This blog is not an excuse for abuse but an explanation of how attachment injuries can contribute to people becoming emotionally numb, shut down and unable to understand and commiserate with the suffering they caused. People who can’t feel pain on their behalf cannot empathise with the pain that others experience. They use anger as a defence to not take responsibility for the hurt inflicted on others.
Having secure attachment provides a safe place for each individual to be in; a place where both joy and pain can coexist. Elders in these families communicate security and safety through a variety of ways, including but not limited to loving touch, kindness, loving actions, and emotional availability. Caregivers are responsive to needs and not dismissive of emotions.
This loving response to pain models care, and the recipient takes this model with them into other relationships. However, when the aforementioned is missing, for example, in the case of a home where there’s the chaos of abuse, whether it’s one they experience personally or the abuse they see inflicted on their mothers, they will find strategies to cope.
With nowhere to take those feelings safely, children can shut down to avoid feeling. A child who shuts down to avoid pain doesn’t become an open adult who can understand and deal with pain without much personal work. It takes a lot of self-awareness and honest reflection to admit that the chaos of home could have inflicted injuries that make you unsafe.
It’s best to process and heal these injuries before attempting to go into a relationship; otherwise, the likelihood of you being emotionally abusive is high.
Parental separation
Parental separation can have a profound impact on a young mind. Many grow up without parents and with caregivers that were unable to love and who were physically and emotionally abusive in that environment.
However, the adult rationalises the physical abuse as the loving discipline, which causes them to do the same to their spouse and children. When abuse in any form is normalised, it becomes a dangerous pattern that repeats.
Abandonment and emotional neglect also play a role in the adult’s ability to give and receive love. People who have difficulty with negative feelings shut down and avoid them; therefore, they can’t empathise with your hurt.
Children learn how to manage feelings by watching their parents. When parents are emotionally unavailable or preoccupied, leaving a gap, sometimes the children fill that gap with stories of worthiness.
Having caregivers that are unresponsive to your needs can have a profound impact. This lack of love and safety in relationships with caregivers gets the individual primed for rejection. When the brain gets used to abandonment and rejection, it takes a defensive position to protect itself from perceived harm. Anyone in that state of hyper vigilance will not have the capacity to give or receive love.
Love shouldn’t hurt
Love doesn’t hurt, but for people primed for neglect and abandonment, even the purest love with the best motives will get treated with mistrust and even contempt. People who fear rejection due to a lack of secure attachment can become emotionally unavailable and manipulate others to meet their needs.
Although they reject the need for connection, they are unaware of how it operates in the subconscious.
Manipulation and control stem from needing connection but fearing that they won’t have it can lead to internal turmoil. As opposed to finding a supportive place to understand and heal the rage, it’s acted out in relationships. This push-pull of wanting love but fearing they won’t have it becomes an all-encompassing job. The lack of empathy and control becomes intolerable for the partner, friend, or child.

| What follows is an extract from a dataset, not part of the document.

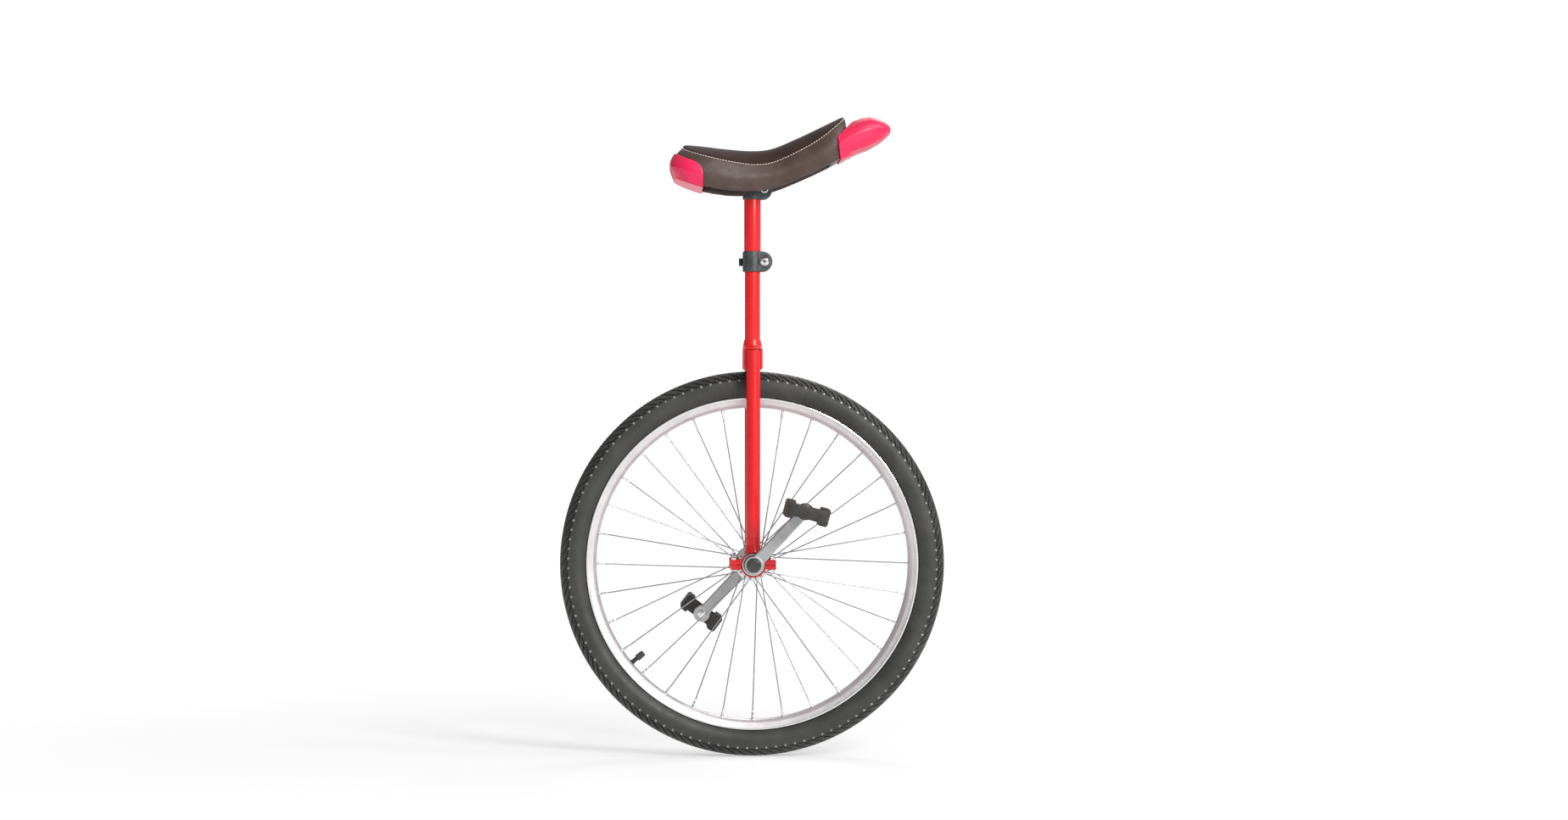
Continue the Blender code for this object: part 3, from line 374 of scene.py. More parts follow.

Although a relationship can become a safe space for all parties and a spouse can become a secure attachment figure, they cannot fix the attachment injuries. These injuries need the expert attention of a trauma therapist. This is one reason why books on marriage that don’t address attachment won’t help the couple struggling with abuse. That’s also why abuse is a personal problem. However, the relationship can become a secure space for both partners despite both receiving insecure attachment patterns. Without this, there’s little hope that healing will happen or that the abuse will stop.
The path to healing
Attachment injuries are often overlooked in treatment and help not given to abusers. Pastors and organisations working with couples dealing with abuse also need this information about attachment because most don’t know how attachment trauma impacts how the individual conducts relationships throughout his life.
Abuse hurts the adults in the relationship and has a devastating impact on children; therefore, in finding solutions to abuse, we need to dig deeper for the issues that lie at the root of the behaviour to find answers.